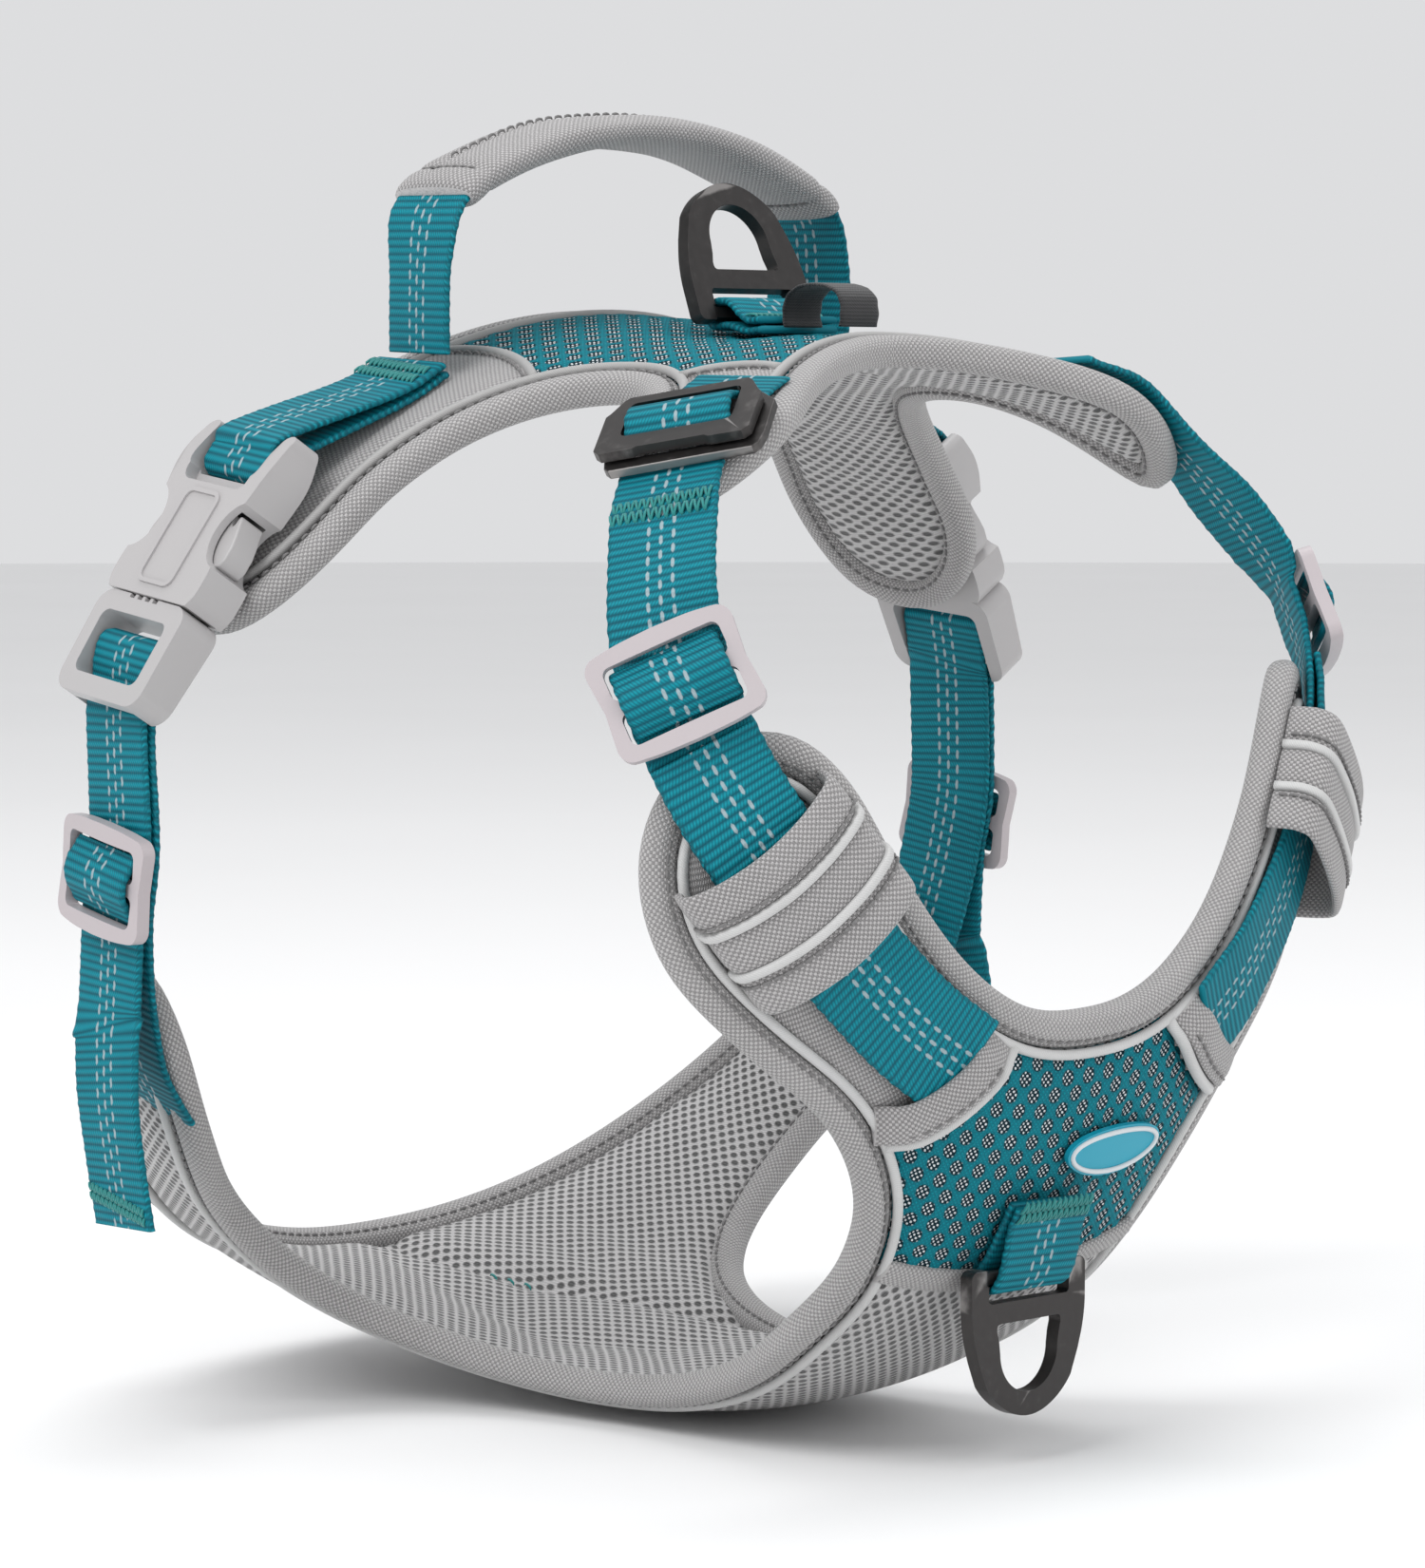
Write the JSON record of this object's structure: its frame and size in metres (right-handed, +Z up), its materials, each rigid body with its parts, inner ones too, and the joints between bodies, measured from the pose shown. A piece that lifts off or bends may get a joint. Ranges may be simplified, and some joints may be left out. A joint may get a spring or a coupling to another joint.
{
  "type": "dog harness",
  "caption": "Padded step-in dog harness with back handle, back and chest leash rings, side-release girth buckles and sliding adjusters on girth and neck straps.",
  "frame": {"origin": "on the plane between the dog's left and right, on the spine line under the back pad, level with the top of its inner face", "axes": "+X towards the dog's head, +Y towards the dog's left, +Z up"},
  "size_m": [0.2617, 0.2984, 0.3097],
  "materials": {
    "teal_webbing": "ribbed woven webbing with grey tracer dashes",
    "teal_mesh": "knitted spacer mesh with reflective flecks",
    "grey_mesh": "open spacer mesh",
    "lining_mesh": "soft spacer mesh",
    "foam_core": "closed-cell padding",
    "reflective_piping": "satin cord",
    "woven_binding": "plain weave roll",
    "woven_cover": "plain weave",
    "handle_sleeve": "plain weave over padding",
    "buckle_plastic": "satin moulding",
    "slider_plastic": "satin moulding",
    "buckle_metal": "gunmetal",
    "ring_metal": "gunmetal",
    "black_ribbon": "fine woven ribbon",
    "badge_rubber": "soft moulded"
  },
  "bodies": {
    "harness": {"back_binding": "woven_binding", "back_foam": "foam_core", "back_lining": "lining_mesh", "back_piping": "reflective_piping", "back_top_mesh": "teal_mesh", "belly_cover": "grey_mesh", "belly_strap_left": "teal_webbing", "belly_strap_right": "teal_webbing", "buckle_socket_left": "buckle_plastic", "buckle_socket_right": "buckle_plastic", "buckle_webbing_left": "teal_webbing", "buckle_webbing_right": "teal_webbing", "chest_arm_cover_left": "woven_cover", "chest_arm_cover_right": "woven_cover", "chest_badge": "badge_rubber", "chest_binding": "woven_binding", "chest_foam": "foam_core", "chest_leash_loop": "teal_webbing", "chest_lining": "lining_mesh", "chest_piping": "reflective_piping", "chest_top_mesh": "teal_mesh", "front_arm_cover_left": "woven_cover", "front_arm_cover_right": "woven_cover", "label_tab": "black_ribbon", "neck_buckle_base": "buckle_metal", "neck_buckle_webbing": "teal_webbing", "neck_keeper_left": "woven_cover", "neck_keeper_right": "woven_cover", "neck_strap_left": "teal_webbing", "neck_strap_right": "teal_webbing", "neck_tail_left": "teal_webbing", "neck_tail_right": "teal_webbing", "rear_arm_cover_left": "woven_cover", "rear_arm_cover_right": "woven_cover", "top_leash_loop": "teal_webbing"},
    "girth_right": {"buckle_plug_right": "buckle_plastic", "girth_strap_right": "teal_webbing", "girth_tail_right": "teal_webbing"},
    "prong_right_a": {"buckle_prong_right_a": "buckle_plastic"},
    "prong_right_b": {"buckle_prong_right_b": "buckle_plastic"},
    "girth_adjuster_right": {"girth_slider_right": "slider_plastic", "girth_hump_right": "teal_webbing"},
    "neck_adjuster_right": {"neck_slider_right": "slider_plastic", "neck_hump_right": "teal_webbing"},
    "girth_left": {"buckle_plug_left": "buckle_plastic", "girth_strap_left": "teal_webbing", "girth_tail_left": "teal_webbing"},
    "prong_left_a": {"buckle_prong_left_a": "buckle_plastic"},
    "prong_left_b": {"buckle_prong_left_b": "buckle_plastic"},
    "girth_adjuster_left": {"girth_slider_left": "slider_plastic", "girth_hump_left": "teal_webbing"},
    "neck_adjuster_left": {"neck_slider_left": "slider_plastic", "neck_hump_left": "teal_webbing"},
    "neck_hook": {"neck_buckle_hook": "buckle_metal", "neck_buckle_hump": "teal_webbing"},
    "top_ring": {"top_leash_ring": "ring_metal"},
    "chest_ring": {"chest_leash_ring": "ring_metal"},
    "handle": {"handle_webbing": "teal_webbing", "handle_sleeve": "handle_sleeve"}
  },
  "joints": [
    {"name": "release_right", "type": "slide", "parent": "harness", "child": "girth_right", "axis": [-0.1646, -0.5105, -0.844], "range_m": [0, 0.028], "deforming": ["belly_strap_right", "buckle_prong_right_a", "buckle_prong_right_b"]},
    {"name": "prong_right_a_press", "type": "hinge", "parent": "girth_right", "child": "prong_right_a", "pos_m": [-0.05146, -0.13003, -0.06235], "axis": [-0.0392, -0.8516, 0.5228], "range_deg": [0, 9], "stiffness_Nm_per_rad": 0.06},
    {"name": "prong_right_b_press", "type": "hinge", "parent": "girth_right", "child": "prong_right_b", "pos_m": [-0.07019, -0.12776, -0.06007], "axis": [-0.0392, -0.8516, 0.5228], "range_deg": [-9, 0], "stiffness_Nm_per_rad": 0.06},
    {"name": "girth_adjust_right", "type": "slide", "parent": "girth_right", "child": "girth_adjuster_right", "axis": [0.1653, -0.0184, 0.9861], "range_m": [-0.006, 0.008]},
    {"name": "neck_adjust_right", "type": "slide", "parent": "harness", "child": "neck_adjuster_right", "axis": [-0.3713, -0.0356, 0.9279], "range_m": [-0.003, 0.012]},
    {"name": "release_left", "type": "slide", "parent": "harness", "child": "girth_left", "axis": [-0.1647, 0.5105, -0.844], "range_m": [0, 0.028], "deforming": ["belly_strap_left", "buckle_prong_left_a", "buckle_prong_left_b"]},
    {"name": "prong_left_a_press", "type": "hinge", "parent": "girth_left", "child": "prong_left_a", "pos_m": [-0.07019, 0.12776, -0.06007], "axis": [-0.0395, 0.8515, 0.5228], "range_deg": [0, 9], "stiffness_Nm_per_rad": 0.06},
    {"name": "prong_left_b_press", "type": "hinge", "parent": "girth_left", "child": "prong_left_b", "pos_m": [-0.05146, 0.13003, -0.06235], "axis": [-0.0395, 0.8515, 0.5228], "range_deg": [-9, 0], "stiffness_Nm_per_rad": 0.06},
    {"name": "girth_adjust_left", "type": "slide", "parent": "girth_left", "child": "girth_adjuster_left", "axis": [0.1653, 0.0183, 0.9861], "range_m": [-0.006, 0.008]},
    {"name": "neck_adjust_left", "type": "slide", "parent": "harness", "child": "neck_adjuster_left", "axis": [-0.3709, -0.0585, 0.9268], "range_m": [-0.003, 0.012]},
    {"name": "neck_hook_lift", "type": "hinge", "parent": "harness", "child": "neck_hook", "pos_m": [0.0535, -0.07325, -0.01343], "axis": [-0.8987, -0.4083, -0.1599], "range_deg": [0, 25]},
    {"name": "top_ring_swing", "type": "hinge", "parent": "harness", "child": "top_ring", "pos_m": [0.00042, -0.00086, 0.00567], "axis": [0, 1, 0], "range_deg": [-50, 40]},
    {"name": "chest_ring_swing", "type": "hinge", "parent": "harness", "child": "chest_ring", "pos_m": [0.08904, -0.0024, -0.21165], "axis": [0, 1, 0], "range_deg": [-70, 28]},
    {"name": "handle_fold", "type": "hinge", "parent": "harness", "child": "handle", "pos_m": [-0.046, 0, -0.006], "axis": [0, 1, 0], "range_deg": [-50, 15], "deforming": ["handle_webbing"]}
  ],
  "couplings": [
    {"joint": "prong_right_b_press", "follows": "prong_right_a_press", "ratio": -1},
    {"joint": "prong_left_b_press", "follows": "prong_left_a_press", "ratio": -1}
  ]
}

Work to do —
From the first line to the last, please quote the material above exactly.

The response —
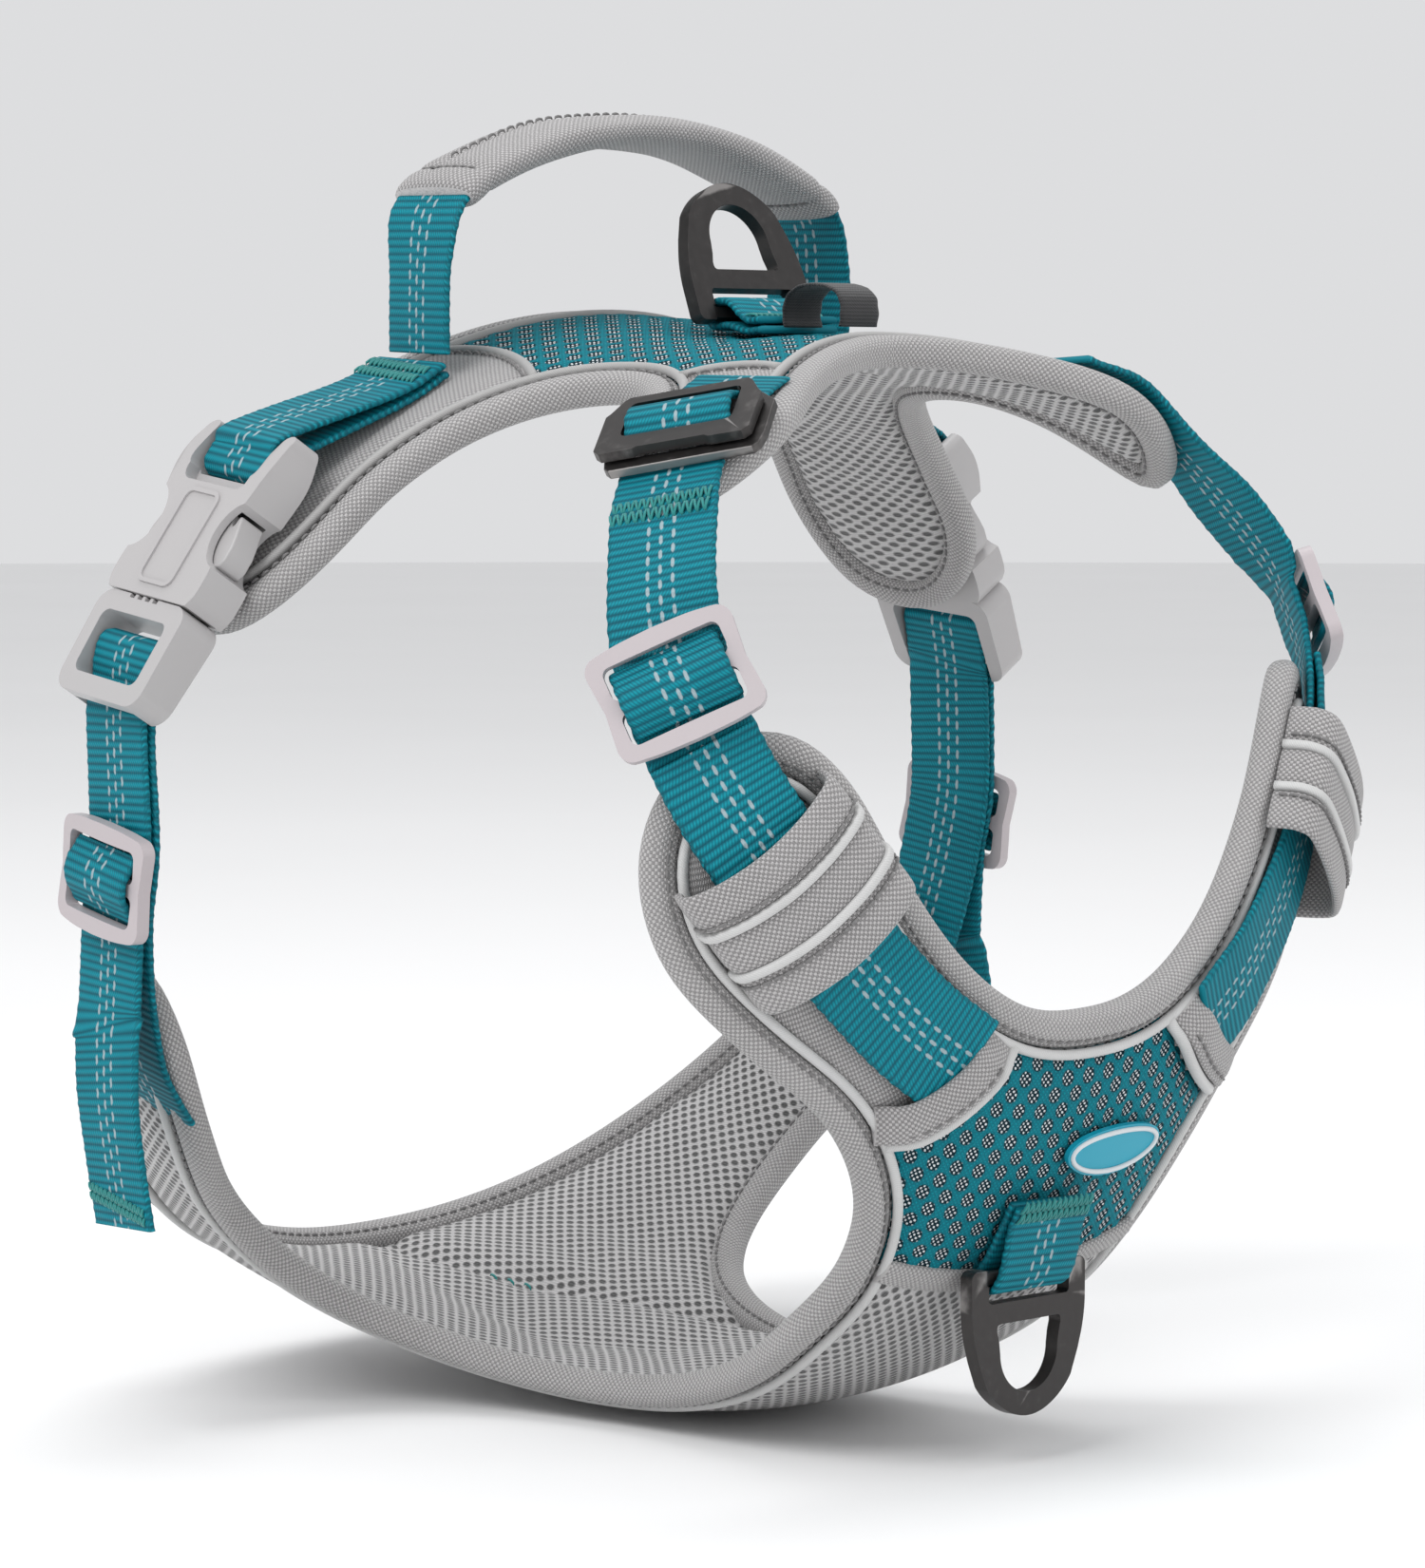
Write the JSON record of this object's structure: its frame and size in metres (right-handed, +Z up), its materials, each rigid body with its parts, inner ones too, and the joints between bodies, measured from the pose shown. A piece that lifts off or bends may get a joint. Ranges may be simplified, and some joints may be left out. A joint may get a spring or a coupling to another joint.
{
  "type": "dog harness",
  "caption": "Padded step-in dog harness with back handle, back and chest leash rings, side-release girth buckles and sliding adjusters on girth and neck straps.",
  "frame": {"origin": "on the plane between the dog's left and right, on the spine line under the back pad, level with the top of its inner face", "axes": "+X towards the dog's head, +Y towards the dog's left, +Z up"},
  "size_m": [0.2617, 0.2984, 0.3097],
  "materials": {
    "teal_webbing": "ribbed woven webbing with grey tracer dashes",
    "teal_mesh": "knitted spacer mesh with reflective flecks",
    "grey_mesh": "open spacer mesh",
    "lining_mesh": "soft spacer mesh",
    "foam_core": "closed-cell padding",
    "reflective_piping": "satin cord",
    "woven_binding": "plain weave roll",
    "woven_cover": "plain weave",
    "handle_sleeve": "plain weave over padding",
    "buckle_plastic": "satin moulding",
    "slider_plastic": "satin moulding",
    "buckle_metal": "gunmetal",
    "ring_metal": "gunmetal",
    "black_ribbon": "fine woven ribbon",
    "badge_rubber": "soft moulded"
  },
  "bodies": {
    "harness": {"back_binding": "woven_binding", "back_foam": "foam_core", "back_lining": "lining_mesh", "back_piping": "reflective_piping", "back_top_mesh": "teal_mesh", "belly_cover": "grey_mesh", "belly_strap_left": "teal_webbing", "belly_strap_right": "teal_webbing", "buckle_socket_left": "buckle_plastic", "buckle_socket_right": "buckle_plastic", "buckle_webbing_left": "teal_webbing", "buckle_webbing_right": "teal_webbing", "chest_arm_cover_left": "woven_cover", "chest_arm_cover_right": "woven_cover", "chest_badge": "badge_rubber", "chest_binding": "woven_binding", "chest_foam": "foam_core", "chest_leash_loop": "teal_webbing", "chest_lining": "lining_mesh", "chest_piping": "reflective_piping", "chest_top_mesh": "teal_mesh", "front_arm_cover_left": "woven_cover", "front_arm_cover_right": "woven_cover", "label_tab": "black_ribbon", "neck_buckle_base": "buckle_metal", "neck_buckle_webbing": "teal_webbing", "neck_keeper_left": "woven_cover", "neck_keeper_right": "woven_cover", "neck_strap_left": "teal_webbing", "neck_strap_right": "teal_webbing", "neck_tail_left": "teal_webbing", "neck_tail_right": "teal_webbing", "rear_arm_cover_left": "woven_cover", "rear_arm_cover_right": "woven_cover", "top_leash_loop": "teal_webbing"},
    "girth_right": {"buckle_plug_right": "buckle_plastic", "girth_strap_right": "teal_webbing", "girth_tail_right": "teal_webbing"},
    "prong_right_a": {"buckle_prong_right_a": "buckle_plastic"},
    "prong_right_b": {"buckle_prong_right_b": "buckle_plastic"},
    "girth_adjuster_right": {"girth_slider_right": "slider_plastic", "girth_hump_right": "teal_webbing"},
    "neck_adjuster_right": {"neck_slider_right": "slider_plastic", "neck_hump_right": "teal_webbing"},
    "girth_left": {"buckle_plug_left": "buckle_plastic", "girth_strap_left": "teal_webbing", "girth_tail_left": "teal_webbing"},
    "prong_left_a": {"buckle_prong_left_a": "buckle_plastic"},
    "prong_left_b": {"buckle_prong_left_b": "buckle_plastic"},
    "girth_adjuster_left": {"girth_slider_left": "slider_plastic", "girth_hump_left": "teal_webbing"},
    "neck_adjuster_left": {"neck_slider_left": "slider_plastic", "neck_hump_left": "teal_webbing"},
    "neck_hook": {"neck_buckle_hook": "buckle_metal", "neck_buckle_hump": "teal_webbing"},
    "top_ring": {"top_leash_ring": "ring_metal"},
    "chest_ring": {"chest_leash_ring": "ring_metal"},
    "handle": {"handle_webbing": "teal_webbing", "handle_sleeve": "handle_sleeve"}
  },
  "joints": [
    {"name": "release_right", "type": "slide", "parent": "harness", "child": "girth_right", "axis": [-0.1646, -0.5105, -0.844], "range_m": [0, 0.028], "deforming": ["belly_strap_right", "buckle_prong_right_a", "buckle_prong_right_b"]},
    {"name": "prong_right_a_press", "type": "hinge", "parent": "girth_right", "child": "prong_right_a", "pos_m": [-0.05146, -0.13003, -0.06235], "axis": [-0.0392, -0.8516, 0.5228], "range_deg": [0, 9], "stiffness_Nm_per_rad": 0.06},
    {"name": "prong_right_b_press", "type": "hinge", "parent": "girth_right", "child": "prong_right_b", "pos_m": [-0.07019, -0.12776, -0.06007], "axis": [-0.0392, -0.8516, 0.5228], "range_deg": [-9, 0], "stiffness_Nm_per_rad": 0.06},
    {"name": "girth_adjust_right", "type": "slide", "parent": "girth_right", "child": "girth_adjuster_right", "axis": [0.1653, -0.0184, 0.9861], "range_m": [-0.006, 0.008]},
    {"name": "neck_adjust_right", "type": "slide", "parent": "harness", "child": "neck_adjuster_right", "axis": [-0.3713, -0.0356, 0.9279], "range_m": [-0.003, 0.012]},
    {"name": "release_left", "type": "slide", "parent": "harness", "child": "girth_left", "axis": [-0.1647, 0.5105, -0.844], "range_m": [0, 0.028], "deforming": ["belly_strap_left", "buckle_prong_left_a", "buckle_prong_left_b"]},
    {"name": "prong_left_a_press", "type": "hinge", "parent": "girth_left", "child": "prong_left_a", "pos_m": [-0.07019, 0.12776, -0.06007], "axis": [-0.0395, 0.8515, 0.5228], "range_deg": [0, 9], "stiffness_Nm_per_rad": 0.06},
    {"name": "prong_left_b_press", "type": "hinge", "parent": "girth_left", "child": "prong_left_b", "pos_m": [-0.05146, 0.13003, -0.06235], "axis": [-0.0395, 0.8515, 0.5228], "range_deg": [-9, 0], "stiffness_Nm_per_rad": 0.06},
    {"name": "girth_adjust_left", "type": "slide", "parent": "girth_left", "child": "girth_adjuster_left", "axis": [0.1653, 0.0183, 0.9861], "range_m": [-0.006, 0.008]},
    {"name": "neck_adjust_left", "type": "slide", "parent": "harness", "child": "neck_adjuster_left", "axis": [-0.3709, -0.0585, 0.9268], "range_m": [-0.003, 0.012]},
    {"name": "neck_hook_lift", "type": "hinge", "parent": "harness", "child": "neck_hook", "pos_m": [0.0535, -0.07325, -0.01343], "axis": [-0.8987, -0.4083, -0.1599], "range_deg": [0, 25]},
    {"name": "top_ring_swing", "type": "hinge", "parent": "harness", "child": "top_ring", "pos_m": [0.00042, -0.00086, 0.00567], "axis": [0, 1, 0], "range_deg": [-50, 40]},
    {"name": "chest_ring_swing", "type": "hinge", "parent": "harness", "child": "chest_ring", "pos_m": [0.08904, -0.0024, -0.21165], "axis": [0, 1, 0], "range_deg": [-70, 28]},
    {"name": "handle_fold", "type": "hinge", "parent": "harness", "child": "handle", "pos_m": [-0.046, 0, -0.006], "axis": [0, 1, 0], "range_deg": [-50, 15], "deforming": ["handle_webbing"]}
  ],
  "couplings": [
    {"joint": "prong_right_b_press", "follows": "prong_right_a_press", "ratio": -1},
    {"joint": "prong_left_b_press", "follows": "prong_left_a_press", "ratio": -1}
  ]
}